On July 11, 1986, a military airplane crashed at 2:00 AM in the Sequoia National Forest in California, killing the pilot and causing a 150-acre brush fire. It was a crash the United States Air Force didn’t want anyone to know about.
The reason was because the airplane that had crashed was the secret Lockheed F-117 Nighthawk. The F-117 was on a test flight when the incident occurred and was a top-secret project. The Air Force immediately cordoned off the area of Kern River Canyon, where the crash had happened, and restricted the airspace above it in an effort to keep prying eyes off the remains of the new aircraft.
The response from the Air Force was vague, as they stated only that a military aircraft had crashed in the Sequoia National Forest. The statement from the Kern County Sheriff’s Office was similar, saying that a military aircraft had crashed in the area, and the whole area had been restricted, including the airspace above the crash, by the Air Force. The Air Force wouldn’t give any additional details about what had happened to the press, only saying that the aircraft wasn’t a bomber and wasn’t armed.
Air Force personnel began cleaning up the crash site and the debris of the F-117 Nighthawk while armed personnel patrolled the perimeter keeping unauthorized visitors away. Investigators started collecting pieces of the debris and examining the site to determine the cause of the crash. The dirt around the crash site was dug through and then sifted during the cleanup to find any pieces of classified equipment. The cleanup team even detonated an explosive charge to free parts buried in the hillside.
The Air Force then brought in a crashed F-101A Voodoo, an aircraft that had been out of service with the Air Force since 1972 and with the Air National Guard since 1982. The crashed Voodoo had been in storage at the secretive Area 51 in Nevada for more than 20 years, and it was broken up and put in place of the F-117 debris. Almost a month later, the Air Force said it had withdrawn the armed guards, and the area was no longer restricted.
The next day after the area became unrestricted, a reporter and photographer from KERO-TV in nearby Bakersfield, California, went to the site by helicopter. They thought they wouldn’t find any pieces of the wreckage after the Air Force’s extensive cleanup, but instead, they located many pieces of debris. They gathered three bags of pieces they found and later showed them on the station’s evening newscast. They then turned the bags over to an Air Force public affairs officer.
The secretive nature of the incident only increased the public interest in what had happened. Many speculated that the flight had originated from Edwards Air Force Base in California, which was only about 80 miles away from the site of the crash and a known area for testing new, advanced aircraft.
Further speculation arose on what kind of aircraft had crashed when rumors circulated that it was a secret aircraft known as an F-19, the existence of which had never been confirmed by the Air Force but was believed to be a new type of fighter.

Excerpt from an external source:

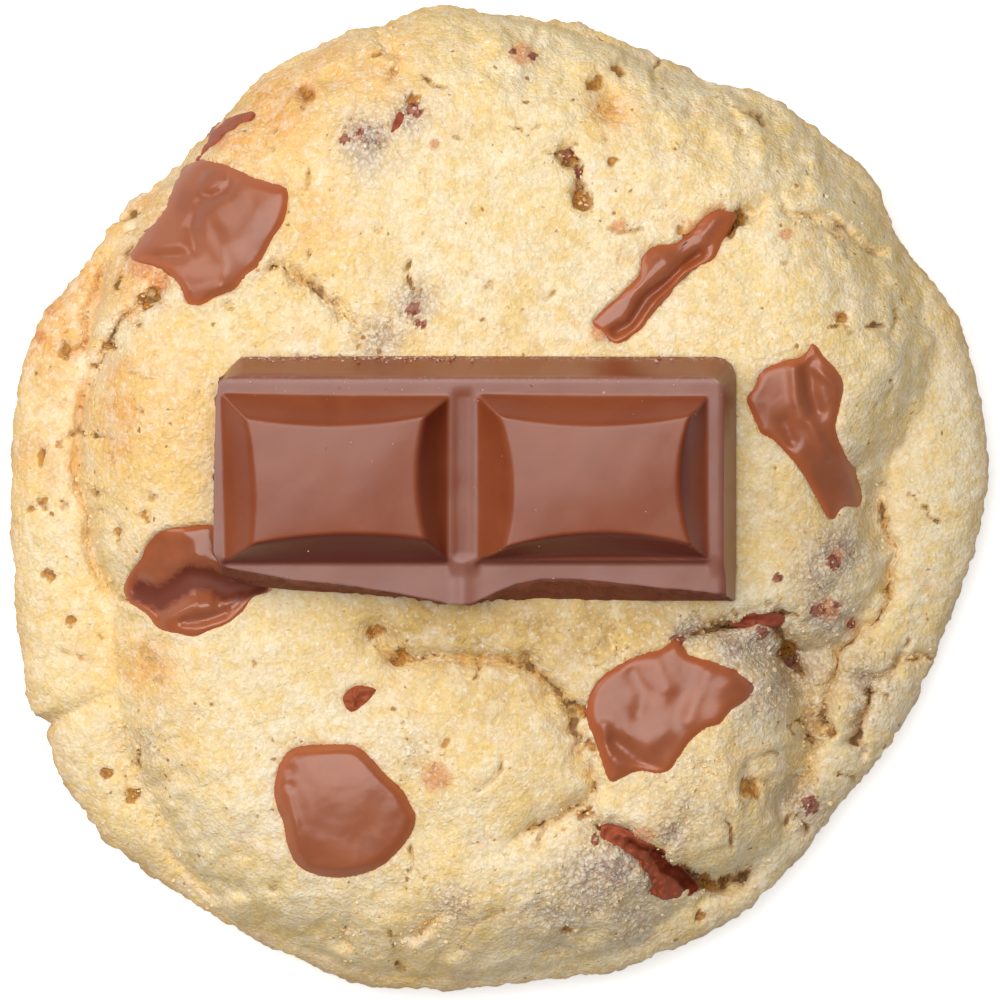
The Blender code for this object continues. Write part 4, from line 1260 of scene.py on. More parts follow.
CHUNKS: tuple[MeltedChunk, ...] = (
    MeltedChunk("chunk_north_west", (-26.6, 25.2), (
        (-27.5, 32.0), (-25.3, 31.5), (-23.5, 30.5), (-21.5, 29.8), (-19.8, 29.3), (-19.4, 28.0),
        (-19.8, 26.0), (-20.8, 24.0), (-22.0, 22.0), (-23.5, 20.5), (-24.5, 19.3), (-26.5, 18.5),
        (-28.0, 17.7), (-29.5, 18.0), (-30.0, 19.5), (-31.0, 21.0), (-32.5, 21.8), (-34.5, 22.5),
        (-33.8, 24.3), (-32.0, 26.5), (-31.0, 28.5), (-30.0, 30.5), (-28.8, 31.6)), 0.55, 1.1, (
        Ripple(((-25.4, 29.3), (-28.2, 27.6), (-28.9, 25.4), (-28.5, 23.4)), -0.45, 0.6),
        Ripple(((-27.6, 26.2), (-26.6, 24.2), (-25.6, 22.0), (-25.9, 20.6)), 0.50, 1.3),
        Ripple(((-23.4, 27.0), (-23.4, 25.0)), 0.4, 2.6),
        Ripple(((-29.2, 19.6), (-26.2, 19.9)), 0.4, 0.9),
        Ripple(((-33.4, 22.6), (-29.8, 22.8)), -0.5, 0.6),
        Ripple(((-33.0, 24.2), (-30.2, 23.9)), 0.35, 0.9),
        Ripple(((-28.4, 29.8), (-27.9, 30.9), (-26.8, 31.3), (-25.7, 30.9), (-25.2, 29.8), (-25.8, 28.7),
                (-26.8, 28.3), (-27.9, 28.7), (-28.4, 29.8)), -0.24, 0.38),
        Ripple(((-27.2, 29.9), (-26.5, 29.6)), 0.16, 0.8)), tilt=(-0.09, 0.09)),
    MeltedChunk("chunk_south_west", (-14.6, -29.2), (
        (-19.0, -23.2), (-16.5, -22.9), (-13.5, -23.0), (-12.0, -24.0), (-10.5, -25.7), (-9.0, -27.2),
        (-8.0, -29.0), (-7.6, -30.0), (-8.0, -31.5), (-9.0, -33.0), (-10.5, -34.5), (-13.0, -35.5),
        (-15.5, -35.8), (-18.0, -35.3), (-19.3, -34.2), (-20.0, -32.5), (-20.3, -30.5), (-21.0, -29.0),
        (-21.3, -27.3), (-21.0, -25.5), (-20.2, -24.0)), 0.9, 1.4, (
        Ripple(((-19.8, -27.5), (-19.0, -31.0), (-18.0, -34.4)), 0.16, 0.5),
        Ripple(((-16.6, -30.4), (-15.0, -28.6)), -0.07, 1.3),
        Ripple(((-12.2, -30.2), (-11.3, -28.8)), -0.07, 1.4),
        Ripple(((-15.4, -27.6), (-15.2, -27.8)), 0.8, 6.0),
        Ripple(((-19.6, -25.4), (-19.6, -25.5)), -0.18, 0.5),
        Ripple(((-19.6, -27.0), (-19.6, -27.1)), -0.15, 0.4))),
    MeltedChunk("chunk_east", (29.2, 7.2), (
        (29.5, 14.8), (30.8, 13.3), (32.0, 12.0), (32.6, 10.5), (32.3, 8.5), (32.0, 6.5),
        (32.8, 4.5), (33.8, 2.5), (34.4, 0.3), (34.0, -1.0), (32.5, -1.2), (31.8, -2.2),
        (31.0, -2.3), (30.3, -1.5), (29.5, 0.0), (28.5, 2.0), (27.0, 4.0), (25.5, 5.3),
        (24.3, 6.0), (23.7, 7.3), (23.0, 9.3), (23.8, 10.8), (24.5, 12.2), (26.5, 13.0), (28.5, 13.5)),
        0.55, 1.1, (
        Ripple(((27.7, 12.8), (28.0, 9.5), (28.4, 7.7)), 0.4, 0.7),
        Ripple(((29.2, 12.6), (29.3, 10.0), (29.9, 8.2)), -0.6, 0.8),
        Ripple(((28.8, 12.9), (31.3, 10.9), (32.2, 9.8)), 0.28, 0.45),
        Ripple(((29.3, 7.0), (30.8, 3.9)), 0.35, 0.55),
        Ripple(((26.8, 7.0), (27.5, 5.4)), -0.45, 0.7),
        Ripple(((23.4, 8.3), (24.2, 6.8)), -0.3, 0.5),
        Ripple(((32.4, 2.4), (33.0, 0.4)), 0.35, 1.0))),
    MeltedChunk("chunk_south_east", (15.4, -19.6), (
        (16.8, -13.2), (18.0, -14.5), (20.0, -15.0), (22.0, -15.8), (23.5, -16.8), (24.3, -17.6),
        (23.5, -19.0), (22.0, -20.0), (21.0, -21.3), (19.5, -21.8), (18.3, -22.8), (17.3, -24.2),
        (16.2, -25.6), (15.0, -26.0), (13.3, -25.8), (12.0, -26.2), (10.7, -26.8), (10.0, -26.0),
        (9.5, -24.5), (9.0, -22.8), (8.3, -21.0), (8.3, -19.0), (8.9, -17.3), (10.0, -16.2),
        (11.5, -15.3), (13.0, -14.5), (15.0, -13.9)), 0.55, 1.1, (
        Ripple(((10.6, -19.2), (12.0, -20.8), (12.2, -22.0)), 0.12, 0.8),
        Ripple(((9.95, -21.4), (10.2, -24.0), (11.2, -24.9)), 0.25, 0.6),
        Ripple(((10.9, -22.8), (13.4, -24.7), (15.1, -25.6)), -0.45, 0.7),
        Ripple(((12.6, -16.4), (13.6, -18.2), (13.2, -20.2)), -0.22, 0.8),
        Ripple(((19.6, -16.4), (18.6, -18.6), (17.8, -20.8)), 0.26, 0.8),
        Ripple(((14.2, -22.8), (15.2, -22.2)), 0.25, 1.2),
        Ripple(((17.0, -19.4), (18.4, -17.8)), -0.25, 1.8),
        Ripple(((14.9, -15.6), (15.8, -17.9)), 0.14, 0.7),
        Ripple(((20.6, -17.6), (22.0, -17.0)), 0.2, 1.3))),
    MeltedChunk("chunk_north_east", (15.4, 20.8), (
        (8.5, 16.5), (9.8, 18.0), (11.5, 19.5), (12.8, 21.0), (13.2, 22.8), (14.5, 24.0),
        (16.5, 24.3), (18.2, 25.5), (19.5, 27.0), (21.0, 27.5), (22.3, 26.8), (21.8, 25.3),
        (21.0, 24.0), (20.5, 22.5), (19.0, 21.7), (17.5, 20.8), (16.3, 19.3), (15.0, 17.8),
        (13.8, 16.3), (12.3, 15.0), (11.0, 14.4), (10.0, 15.2)), 0.15, 0.8, (
        Ripple(((10.5, 15.3), (12.4, 16.3), (14.0, 18.8), (16.3, 20.5), (17.9, 22.1), (18.9, 22.9)),
               -1.1, 0.5),
        Ripple(((13.9, 17.2), (15.0, 18.8), (16.6, 20.1), (17.6, 21.3)), 0.45, 0.5),
        Ripple(((12.6, 19.6), (14.6, 21.2), (15.6, 22.2)), 0.4, 1.0),
        Ripple(((19.4, 25.0), (20.4, 26.2)), 0.4, 0.8)), hollow=0.4, wet=0.8),
    MeltedChunk("chunk_west", (-28.4, -7.4), (
        (-31.5, -2.5), (-29.0, -2.2), (-26.5, -2.2), (-24.0, -4.0), (-22.5, -6.5), (-21.0, -8.3),
        (-21.5, -9.0), (-23.0, -9.5), (-24.0, -10.8), (-25.5, -12.0), (-27.0, -12.5), (-28.5, -13.0),
        (-30.0, -12.8), (-32.0, -12.3), (-33.0, -11.0), (-34.5, -10.0), (-35.3, -8.8), (-35.0, -7.0),
        (-34.0, -5.5), (-33.2, -3.8)), 0.2, 1.0, (
        Ripple(((-32.2, -4.4), (-31.6, -6.3)), -0.3, 0.9),
        Ripple(((-33.4, -8.8), (-32.0, -9.4), (-30.6, -8.6), (-28.8, -7.4), (-27.2, -7.6), (-25.4, -8.6),
                (-22.8, -8.4)), -0.95, 1.7),
        Ripple(((-30.6, -6.2), (-28.4, -5.6), (-26.6, -6.2)), 0.35, 0.9),
        Ripple(((-31.0, -11.2), (-29.0, -10.2), (-27.2, -9.9)), 0.45, 0.7),
        Ripple(((-29.4, -11.6), (-27.4, -11.4), (-25.6, -10.8)), -0.45, 0.5),
        Ripple(((-25.6, -9.8), (-24.4, -9.2)), 0.4, 0.5),
        Ripple(((-29.0, -3.6), (-27.6, -3.8)), 0.2, 1.4)), hollow=0.9, wet=1.0, tilt=(0.0, -0.08)),
    MeltedChunk("chunk_south", (14.6, -34.4), (
        (9.5, -30.8), (11.0, -30.7), (12.8, -31.5), (14.5, -32.5), (16.3, -33.7), (18.3, -35.6),
        (18.7, -36.6), (17.2, -37.7), (15.5, -38.0), (14.2, -37.2), (13.6, -35.6), (12.0, -33.6),
        (10.0, -32.5)), -0.7, 0.7, (
        Ripple(((14.9, -33.4), (15.6, -34.6), (17.0, -35.3), (18.2, -36.6)), -1.3, 0.85),
        Ripple(((12.3, -32.2), (13.4, -32.9), (14.0, -33.0)), -0.7, 0.4),
        Ripple(((11.2, -31.4), (12.0, -31.9)), 0.6, 0.6),
        Ripple(((14.8, -37.4), (17.0, -37.7)), 0.7, 0.5)), hollow=1.0, dark=0.6, sunken=True),
    MeltedChunk("chip_north_west", (-25.6, 34.6), (
        (-28.6, 31.9), (-27.6, 34.0), (-26.6, 35.3), (-25.0, 36.2), (-23.2, 36.5), (-22.9, 35.8),
        (-24.3, 34.8), (-25.7, 33.7), (-27.3, 32.5), (-28.2, 31.7)), 0.8, 0.6,
        cells=40, sink=1.2, dark=0.5, sunken=True),
    MeltedChunk("chip_north", (-9.6, 35.3), (
        (-10.4, 34.2), (-9.4, 34.4), (-8.6, 36.0), (-9.6, 36.6)), 0.1, 0.5,
        cells=20, sink=1.2, dark=0.8, sunken=True),
    MeltedChunk("chip_south_west", (-13.2, -18.8), (
        (-14.8, -18.6), (-14.0, -20.2), (-12.6, -19.6), (-11.3, -17.9), (-13.4, -17.4)),
        0.45, 0.6, (Ripple(((-13.6, -18.4), (-12.6, -18.8)), -0.3, 0.4),),
        cells=28, sink=1.2, dark=0.5, sunken=True),
    MeltedChunk("chip_south_east", (24.2, -11.5), (
        (21.8, -11.9), (24.6, -12.2), (26.8, -11.8), (26.4, -10.8), (23.6, -10.7)), -0.3, 0.5, (
        Ripple(((22.6, -11.4), (25.8, -11.5)), -0.4, 0.5),),
        cells=24, sink=1.2, hollow=0.6, dark=0.9, sunken=True),
)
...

News agencies had already begun reporting that the plane was believed to be one of Lockheed’s top-secret stealth fighter jets and were calling it an F-19 since the Air Force had skipped this design number, going from F-18 to an F-20 fighter aircraft. The Pentagon did acknowledge that it was working on a stealth bomber, which would later become the Northrop Grumman B-2 Spirit, but never that the aircraft that had crashed was a new stealth fighter.
The F-117 Nighthawk program started in the late 1970s after Lockheed Martin’s Skunk Works won a competition for a new stealth fighter design. In 1981, the F-117 had its first test flight and was delivered to the Air Force the following year.
The aircraft was still kept a secret until 1988 when the development was made aware to the public, though no one knew what it looked like until 1990. A total of 64 Nighthawks were built, and it saw action in the Gulf War and Yugoslav Wars. The aircraft was retired in 2008 and replaced with the F-22 Raptor, though a fleet of F-117s is still maintained today.